Ubuntu 19.10: why is the "locate" command missing?
There was this thread: mlocate - what is it good for? with this:
The Ubuntu Foundations team was recently looking at an issue with mlocate[1] and the effect it has on all users of Ubuntu. While that specific issue is fixable there are also issues[2,3] with keeping PRUNEFS and PRUNEPATHS current in updatedb.conf. So we ended up questioning the usefulness of installing mlocate by default on systems at all. We believe that find is an adequate replacement for mlocate ...
This initial post called for opinions on the matter.
Later, in the same thread, there's this:
My own sense is that this is not a server vs desktop thing; there are users of locate, to be sure, but I believe they are a very small minority on both desktop and server (small on desktop because the user will generally use the gui instead; small on server because most server use is not interactive at the shell).
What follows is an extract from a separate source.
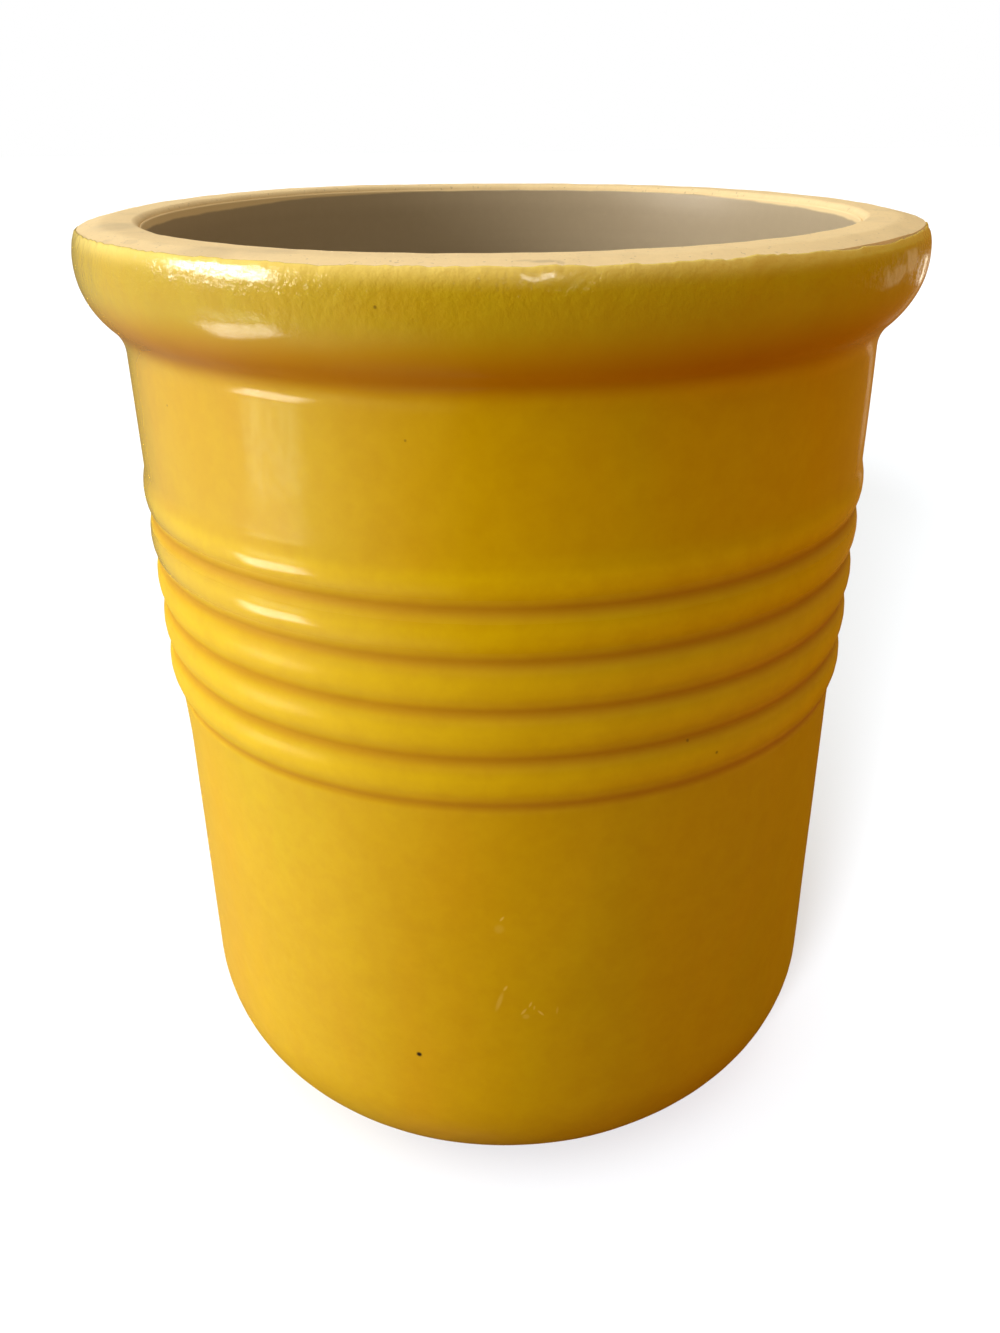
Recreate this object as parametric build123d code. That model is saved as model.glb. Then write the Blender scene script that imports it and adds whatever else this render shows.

I don't think the benefit of having locate available by default justifies the daily disk thrashing / energy usage on every Ubuntu machine everywhere. I think it's not onerous for those who want to use locate to manually install it the first time they need it on a machine.
And this:
Well, I don't think this is an argument for keeping mlocate installed by default on desktops, because effectively this means that you have TWO indexers on your desktop system - both tracker and mlocate. It looks like nautilus currently depends on tracker, so I'm not sure how one would uninstall it and usefully fall back to the mlocate backend anyway, but at most I'd say this should be expressed as 'Depends: tracker | mlocate' in nautilus, and not have mlocate kept around on the system updating its database daily just in case a user removes tracker.
The bottom line is that if you want it, just install it.